Les années de gloire du modèle libéral (1989-1992) n'ont pas vu le pays reprendre le chemin du développement. Non seulement les inégalités se sont accrues, mais le nombre d'emplois créés, qui avait été de 9 millions entre 1970 et 1981, est tombé à moins de 2 millions entre 1982 et 1992. La part des salaires dans le revenu national, qui était passée de 35,7 % à 37,5 % de 1970 à 1981, est retombée à 27,3 % en 1992.

Retour de l'Etat ?

On savait le modèle libéral fragile, et l'expérience des pays asiatiques difficilement généralisable. Aujourd'hui, c'est sa pratiquabilité même qui est en cause.

Comme l'écrivait récemment P. Salama, l'impasse où se retrouvent des pays comme le Mexique et l'Argentine est « de nature à produire un changement radical des politiques économiques. Plus d'interventionnisme est désormais prévisible, tant au niveau du contrôle des importations que des mouvements internationaux de capitaux, et ce probablement dans l'ensemble des économies latino-américaines.
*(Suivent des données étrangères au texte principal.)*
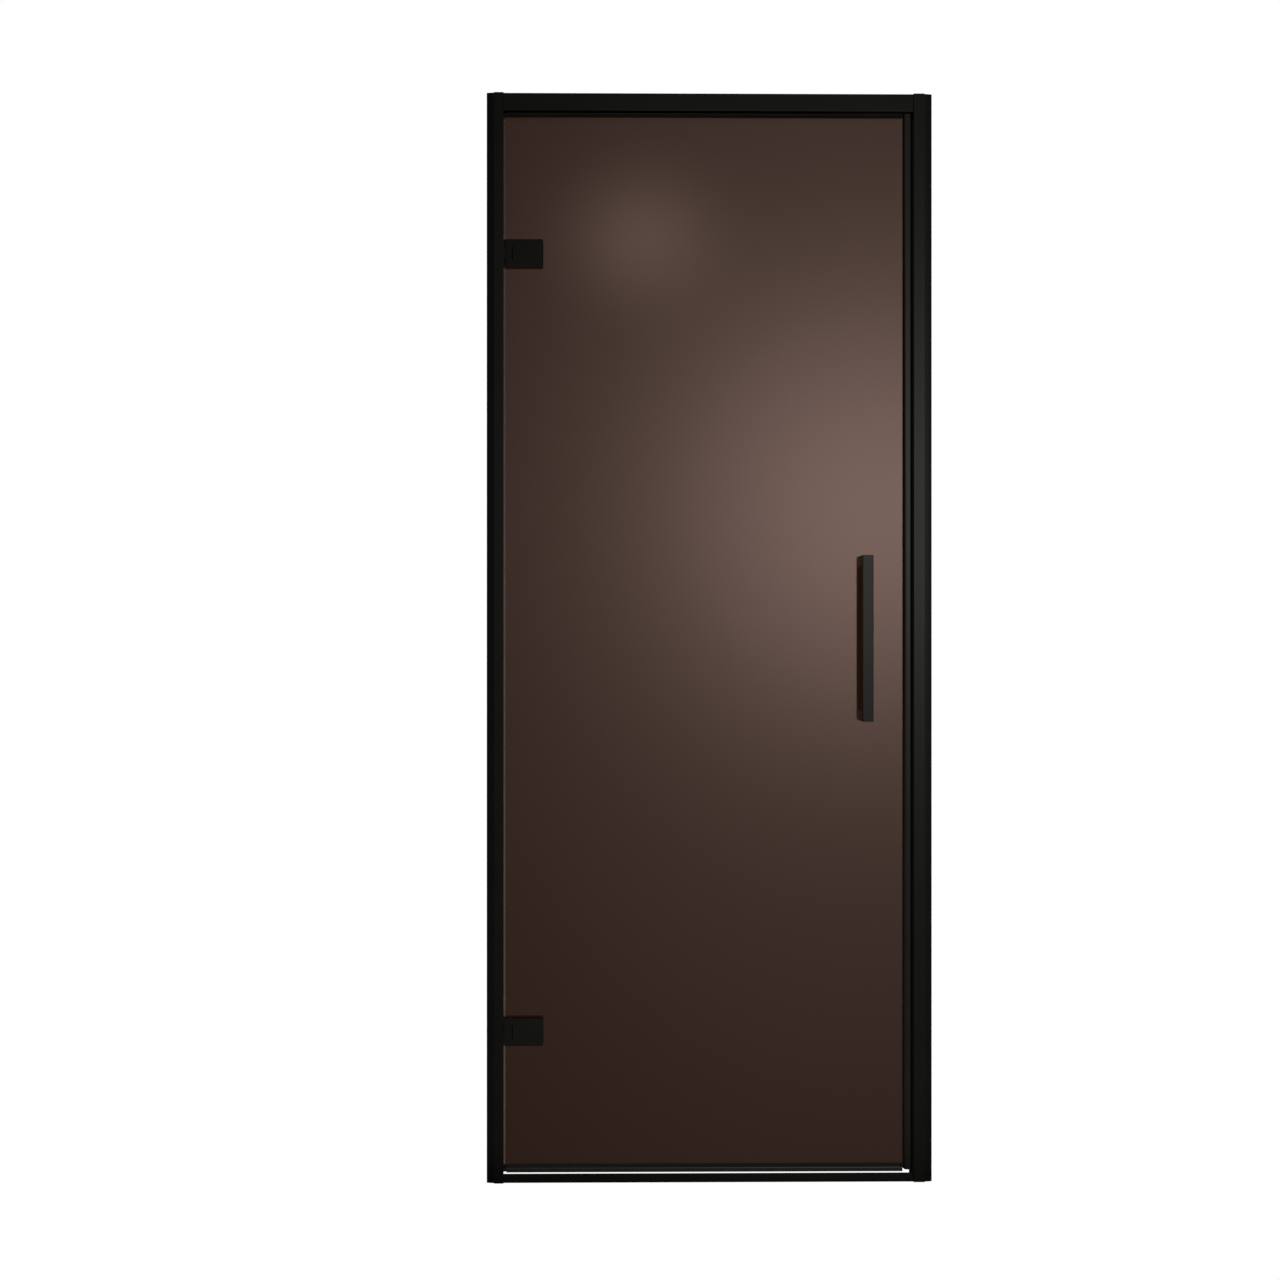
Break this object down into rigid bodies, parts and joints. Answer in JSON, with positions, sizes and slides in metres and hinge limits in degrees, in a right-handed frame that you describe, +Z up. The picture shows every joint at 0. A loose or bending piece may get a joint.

La ``leçon mexicaine'' pourrait conduire à un retour de l'Etat en Amérique latine, malgré l'assurance donnée que la voie libérale serait maintenue, en raison des impasses économiques, de la dépendance financière considérable et des bouleversements socio-politiques produits par cette crise » (3).


(1) « Financial Times », 23 mars 1995.

(2) E. Zedilllo, « La Jornada », 15 avril 1995.

(3) Pierre Salama, « De quelques leçons économiques de l'histoire latino-américaine récente », GREITD, Paris XIII, mars 1995.